## begin

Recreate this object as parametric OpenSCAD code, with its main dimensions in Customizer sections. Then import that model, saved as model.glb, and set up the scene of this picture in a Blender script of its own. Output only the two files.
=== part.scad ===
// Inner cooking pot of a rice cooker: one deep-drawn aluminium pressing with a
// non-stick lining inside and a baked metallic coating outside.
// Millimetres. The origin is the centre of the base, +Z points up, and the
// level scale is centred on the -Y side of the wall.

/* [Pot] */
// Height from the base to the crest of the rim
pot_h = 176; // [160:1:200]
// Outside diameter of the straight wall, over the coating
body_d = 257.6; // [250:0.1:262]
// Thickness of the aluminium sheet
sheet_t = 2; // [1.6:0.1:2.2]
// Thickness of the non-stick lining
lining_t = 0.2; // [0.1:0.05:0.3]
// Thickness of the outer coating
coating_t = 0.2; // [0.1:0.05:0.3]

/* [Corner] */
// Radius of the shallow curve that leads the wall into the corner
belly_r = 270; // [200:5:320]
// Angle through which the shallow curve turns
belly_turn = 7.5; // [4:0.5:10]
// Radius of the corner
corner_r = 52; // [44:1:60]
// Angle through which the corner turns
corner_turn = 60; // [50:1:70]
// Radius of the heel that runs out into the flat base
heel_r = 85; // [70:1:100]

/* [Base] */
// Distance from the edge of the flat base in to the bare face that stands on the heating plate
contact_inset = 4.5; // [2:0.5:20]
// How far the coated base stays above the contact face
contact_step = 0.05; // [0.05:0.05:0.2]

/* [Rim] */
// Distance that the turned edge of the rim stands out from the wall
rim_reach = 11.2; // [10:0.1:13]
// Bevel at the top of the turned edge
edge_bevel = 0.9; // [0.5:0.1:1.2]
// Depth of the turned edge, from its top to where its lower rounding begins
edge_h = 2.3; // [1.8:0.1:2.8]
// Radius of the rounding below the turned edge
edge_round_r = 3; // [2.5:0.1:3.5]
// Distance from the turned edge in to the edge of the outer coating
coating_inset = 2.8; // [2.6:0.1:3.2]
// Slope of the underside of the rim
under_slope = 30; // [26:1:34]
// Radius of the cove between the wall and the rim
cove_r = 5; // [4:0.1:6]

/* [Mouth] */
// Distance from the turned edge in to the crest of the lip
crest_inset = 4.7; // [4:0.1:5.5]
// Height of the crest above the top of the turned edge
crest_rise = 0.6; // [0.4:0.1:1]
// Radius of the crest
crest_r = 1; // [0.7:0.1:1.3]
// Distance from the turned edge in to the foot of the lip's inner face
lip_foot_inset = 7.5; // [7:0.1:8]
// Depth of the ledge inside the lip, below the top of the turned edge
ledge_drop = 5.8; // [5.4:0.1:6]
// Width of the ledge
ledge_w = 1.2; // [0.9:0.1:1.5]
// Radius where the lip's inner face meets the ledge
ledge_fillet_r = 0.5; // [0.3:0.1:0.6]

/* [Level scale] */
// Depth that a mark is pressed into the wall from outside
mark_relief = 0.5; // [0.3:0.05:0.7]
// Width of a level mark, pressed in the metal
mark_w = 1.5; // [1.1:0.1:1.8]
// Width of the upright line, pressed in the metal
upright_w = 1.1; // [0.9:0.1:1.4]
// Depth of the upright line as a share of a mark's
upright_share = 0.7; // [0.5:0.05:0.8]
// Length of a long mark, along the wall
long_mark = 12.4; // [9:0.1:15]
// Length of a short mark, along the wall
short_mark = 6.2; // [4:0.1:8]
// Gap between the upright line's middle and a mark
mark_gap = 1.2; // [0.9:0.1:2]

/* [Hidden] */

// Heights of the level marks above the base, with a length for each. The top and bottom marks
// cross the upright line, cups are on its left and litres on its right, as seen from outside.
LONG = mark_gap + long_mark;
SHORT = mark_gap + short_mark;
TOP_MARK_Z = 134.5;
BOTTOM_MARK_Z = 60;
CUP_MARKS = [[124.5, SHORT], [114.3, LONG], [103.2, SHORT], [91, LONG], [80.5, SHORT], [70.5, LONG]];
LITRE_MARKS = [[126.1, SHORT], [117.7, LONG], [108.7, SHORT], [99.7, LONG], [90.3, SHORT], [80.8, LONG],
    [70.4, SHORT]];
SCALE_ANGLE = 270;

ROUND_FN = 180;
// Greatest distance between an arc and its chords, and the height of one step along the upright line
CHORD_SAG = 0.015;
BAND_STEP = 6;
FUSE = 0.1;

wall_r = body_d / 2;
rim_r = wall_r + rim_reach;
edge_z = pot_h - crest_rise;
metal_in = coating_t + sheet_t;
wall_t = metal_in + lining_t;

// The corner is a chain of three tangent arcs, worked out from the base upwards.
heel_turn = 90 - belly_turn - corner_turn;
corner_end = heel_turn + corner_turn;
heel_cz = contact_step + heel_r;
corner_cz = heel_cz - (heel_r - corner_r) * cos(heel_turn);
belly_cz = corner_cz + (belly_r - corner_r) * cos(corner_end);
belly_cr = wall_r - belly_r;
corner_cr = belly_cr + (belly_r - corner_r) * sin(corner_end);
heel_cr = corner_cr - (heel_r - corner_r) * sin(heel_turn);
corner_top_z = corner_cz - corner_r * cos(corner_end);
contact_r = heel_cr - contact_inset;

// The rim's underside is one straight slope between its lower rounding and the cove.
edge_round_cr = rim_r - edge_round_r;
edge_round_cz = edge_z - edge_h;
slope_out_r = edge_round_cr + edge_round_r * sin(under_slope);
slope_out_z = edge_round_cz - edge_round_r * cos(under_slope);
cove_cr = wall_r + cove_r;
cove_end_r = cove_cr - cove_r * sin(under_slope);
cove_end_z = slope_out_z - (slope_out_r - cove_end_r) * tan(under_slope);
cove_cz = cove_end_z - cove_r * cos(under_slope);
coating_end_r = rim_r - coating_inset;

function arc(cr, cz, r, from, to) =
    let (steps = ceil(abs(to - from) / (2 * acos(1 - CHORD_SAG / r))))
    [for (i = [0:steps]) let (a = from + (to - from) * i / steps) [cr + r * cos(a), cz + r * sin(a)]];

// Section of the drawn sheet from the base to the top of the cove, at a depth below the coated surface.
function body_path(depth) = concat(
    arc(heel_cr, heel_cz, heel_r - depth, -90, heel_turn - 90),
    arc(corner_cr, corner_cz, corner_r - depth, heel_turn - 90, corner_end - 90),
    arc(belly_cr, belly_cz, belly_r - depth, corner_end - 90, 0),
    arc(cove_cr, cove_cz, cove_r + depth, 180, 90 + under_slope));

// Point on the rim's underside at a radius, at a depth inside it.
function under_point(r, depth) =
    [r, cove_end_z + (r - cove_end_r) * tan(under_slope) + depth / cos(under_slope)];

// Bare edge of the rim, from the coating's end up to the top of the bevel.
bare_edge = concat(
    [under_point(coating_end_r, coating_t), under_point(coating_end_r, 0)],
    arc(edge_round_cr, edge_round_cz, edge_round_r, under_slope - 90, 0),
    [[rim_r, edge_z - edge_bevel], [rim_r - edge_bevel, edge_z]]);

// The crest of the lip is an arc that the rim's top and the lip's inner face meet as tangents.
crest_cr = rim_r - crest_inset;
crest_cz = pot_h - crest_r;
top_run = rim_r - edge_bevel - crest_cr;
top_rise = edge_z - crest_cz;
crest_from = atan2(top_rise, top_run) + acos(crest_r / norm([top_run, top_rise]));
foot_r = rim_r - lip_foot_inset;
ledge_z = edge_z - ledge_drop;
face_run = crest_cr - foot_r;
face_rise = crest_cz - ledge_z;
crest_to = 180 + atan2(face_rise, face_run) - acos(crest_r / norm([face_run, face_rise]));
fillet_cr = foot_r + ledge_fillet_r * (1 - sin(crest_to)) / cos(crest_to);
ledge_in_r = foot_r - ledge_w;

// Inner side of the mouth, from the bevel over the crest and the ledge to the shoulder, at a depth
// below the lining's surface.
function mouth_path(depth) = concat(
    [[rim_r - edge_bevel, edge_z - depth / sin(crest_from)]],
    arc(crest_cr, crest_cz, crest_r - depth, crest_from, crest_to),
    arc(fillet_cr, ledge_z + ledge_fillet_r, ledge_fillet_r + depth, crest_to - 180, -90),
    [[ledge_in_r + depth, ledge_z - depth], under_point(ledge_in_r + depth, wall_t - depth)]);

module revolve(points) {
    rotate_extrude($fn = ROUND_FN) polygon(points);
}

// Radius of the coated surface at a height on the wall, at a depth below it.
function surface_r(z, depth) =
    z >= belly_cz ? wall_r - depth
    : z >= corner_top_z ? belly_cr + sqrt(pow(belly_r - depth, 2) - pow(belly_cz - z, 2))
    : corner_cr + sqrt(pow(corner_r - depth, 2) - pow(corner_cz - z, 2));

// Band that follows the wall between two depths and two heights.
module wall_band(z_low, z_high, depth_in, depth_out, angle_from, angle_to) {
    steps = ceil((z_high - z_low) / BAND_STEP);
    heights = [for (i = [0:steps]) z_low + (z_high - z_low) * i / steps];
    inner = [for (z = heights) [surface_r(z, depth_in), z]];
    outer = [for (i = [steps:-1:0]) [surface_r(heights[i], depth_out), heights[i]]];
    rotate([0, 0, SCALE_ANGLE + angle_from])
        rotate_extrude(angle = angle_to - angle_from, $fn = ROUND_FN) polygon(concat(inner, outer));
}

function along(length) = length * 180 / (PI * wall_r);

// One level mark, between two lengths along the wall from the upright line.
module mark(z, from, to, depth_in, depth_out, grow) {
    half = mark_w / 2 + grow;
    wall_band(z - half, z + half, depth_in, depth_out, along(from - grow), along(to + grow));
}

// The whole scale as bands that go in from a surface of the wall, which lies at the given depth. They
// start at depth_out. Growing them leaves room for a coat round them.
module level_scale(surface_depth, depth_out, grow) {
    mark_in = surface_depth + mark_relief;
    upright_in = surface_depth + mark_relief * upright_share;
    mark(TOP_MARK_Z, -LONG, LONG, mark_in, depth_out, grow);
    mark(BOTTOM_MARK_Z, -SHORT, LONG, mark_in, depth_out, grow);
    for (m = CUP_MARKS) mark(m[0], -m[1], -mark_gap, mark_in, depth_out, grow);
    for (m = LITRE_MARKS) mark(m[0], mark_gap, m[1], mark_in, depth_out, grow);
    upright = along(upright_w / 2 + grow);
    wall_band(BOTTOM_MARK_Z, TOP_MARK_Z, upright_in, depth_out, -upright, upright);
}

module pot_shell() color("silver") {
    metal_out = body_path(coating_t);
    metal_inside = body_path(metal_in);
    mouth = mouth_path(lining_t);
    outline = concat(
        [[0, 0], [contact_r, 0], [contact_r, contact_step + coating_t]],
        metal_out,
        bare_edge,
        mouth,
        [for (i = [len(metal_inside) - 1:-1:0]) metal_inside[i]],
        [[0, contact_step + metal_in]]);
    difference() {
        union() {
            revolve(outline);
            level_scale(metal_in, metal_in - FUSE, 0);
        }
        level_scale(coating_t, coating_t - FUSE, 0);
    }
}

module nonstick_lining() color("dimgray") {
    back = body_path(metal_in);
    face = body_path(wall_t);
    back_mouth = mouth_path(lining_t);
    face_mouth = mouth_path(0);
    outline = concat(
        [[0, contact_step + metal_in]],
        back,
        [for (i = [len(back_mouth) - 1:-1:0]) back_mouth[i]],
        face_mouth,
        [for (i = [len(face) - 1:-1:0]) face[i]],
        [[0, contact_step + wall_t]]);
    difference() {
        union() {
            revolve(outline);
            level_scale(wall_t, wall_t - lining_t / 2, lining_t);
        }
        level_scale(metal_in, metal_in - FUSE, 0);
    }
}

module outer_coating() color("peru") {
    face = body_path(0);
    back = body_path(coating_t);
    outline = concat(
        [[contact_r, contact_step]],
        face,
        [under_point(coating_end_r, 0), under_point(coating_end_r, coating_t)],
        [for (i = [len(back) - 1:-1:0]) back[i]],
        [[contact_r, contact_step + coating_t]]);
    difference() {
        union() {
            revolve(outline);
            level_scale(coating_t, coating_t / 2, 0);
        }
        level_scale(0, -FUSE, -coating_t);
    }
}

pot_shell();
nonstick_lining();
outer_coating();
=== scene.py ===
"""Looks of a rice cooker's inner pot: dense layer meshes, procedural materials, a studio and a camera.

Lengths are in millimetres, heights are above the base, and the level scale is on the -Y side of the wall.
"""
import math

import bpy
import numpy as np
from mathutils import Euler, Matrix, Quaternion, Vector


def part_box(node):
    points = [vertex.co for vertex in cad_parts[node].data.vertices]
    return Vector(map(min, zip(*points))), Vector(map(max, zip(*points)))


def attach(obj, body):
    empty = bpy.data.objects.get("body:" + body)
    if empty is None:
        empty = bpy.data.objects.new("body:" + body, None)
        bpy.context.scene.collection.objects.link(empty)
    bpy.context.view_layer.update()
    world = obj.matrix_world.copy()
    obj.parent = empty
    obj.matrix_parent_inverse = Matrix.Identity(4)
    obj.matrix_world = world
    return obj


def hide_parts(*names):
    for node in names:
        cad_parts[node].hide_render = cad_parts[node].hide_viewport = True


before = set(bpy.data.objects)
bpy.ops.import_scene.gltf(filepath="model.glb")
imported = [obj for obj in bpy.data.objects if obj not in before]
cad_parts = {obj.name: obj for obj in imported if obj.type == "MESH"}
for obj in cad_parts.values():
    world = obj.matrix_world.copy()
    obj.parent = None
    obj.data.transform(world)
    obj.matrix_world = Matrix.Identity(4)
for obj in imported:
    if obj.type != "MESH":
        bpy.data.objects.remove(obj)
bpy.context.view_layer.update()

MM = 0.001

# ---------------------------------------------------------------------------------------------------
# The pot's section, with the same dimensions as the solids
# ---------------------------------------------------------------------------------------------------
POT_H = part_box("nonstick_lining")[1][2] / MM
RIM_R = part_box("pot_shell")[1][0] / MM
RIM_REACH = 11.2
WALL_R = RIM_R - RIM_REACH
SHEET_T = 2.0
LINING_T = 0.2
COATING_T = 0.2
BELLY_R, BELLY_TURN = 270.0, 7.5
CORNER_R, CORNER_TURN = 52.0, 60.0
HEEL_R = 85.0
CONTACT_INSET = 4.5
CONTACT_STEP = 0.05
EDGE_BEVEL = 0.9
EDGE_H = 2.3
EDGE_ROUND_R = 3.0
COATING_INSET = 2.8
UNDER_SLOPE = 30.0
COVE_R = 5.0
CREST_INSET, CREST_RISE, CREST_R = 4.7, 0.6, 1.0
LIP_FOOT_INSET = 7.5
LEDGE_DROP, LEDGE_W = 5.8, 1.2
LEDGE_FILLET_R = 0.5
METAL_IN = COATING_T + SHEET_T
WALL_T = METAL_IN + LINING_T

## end

▶ [The request]:
All lines from the line containing "before = set(bpy.data.objects)" through the end of the listing above are to be duplicated exactly; include both ends and nothing further.

▶ [Full output]:
before = set(bpy.data.objects)
bpy.ops.import_scene.gltf(filepath="model.glb")
imported = [obj for obj in bpy.data.objects if obj not in before]
cad_parts = {obj.name: obj for obj in imported if obj.type == "MESH"}
for obj in cad_parts.values():
    world = obj.matrix_world.copy()
    obj.parent = None
    obj.data.transform(world)
    obj.matrix_world = Matrix.Identity(4)
for obj in imported:
    if obj.type != "MESH":
        bpy.data.objects.remove(obj)
bpy.context.view_layer.update()

MM = 0.001

# ---------------------------------------------------------------------------------------------------
# The pot's section, with the same dimensions as the solids
# ---------------------------------------------------------------------------------------------------
POT_H = part_box("nonstick_lining")[1][2] / MM
RIM_R = part_box("pot_shell")[1][0] / MM
RIM_REACH = 11.2
WALL_R = RIM_R - RIM_REACH
SHEET_T = 2.0
LINING_T = 0.2
COATING_T = 0.2
BELLY_R, BELLY_TURN = 270.0, 7.5
CORNER_R, CORNER_TURN = 52.0, 60.0
HEEL_R = 85.0
CONTACT_INSET = 4.5
CONTACT_STEP = 0.05
EDGE_BEVEL = 0.9
EDGE_H = 2.3
EDGE_ROUND_R = 3.0
COATING_INSET = 2.8
UNDER_SLOPE = 30.0
COVE_R = 5.0
CREST_INSET, CREST_RISE, CREST_R = 4.7, 0.6, 1.0
LIP_FOOT_INSET = 7.5
LEDGE_DROP, LEDGE_W = 5.8, 1.2
LEDGE_FILLET_R = 0.5
METAL_IN = COATING_T + SHEET_T
WALL_T = METAL_IN + LINING_T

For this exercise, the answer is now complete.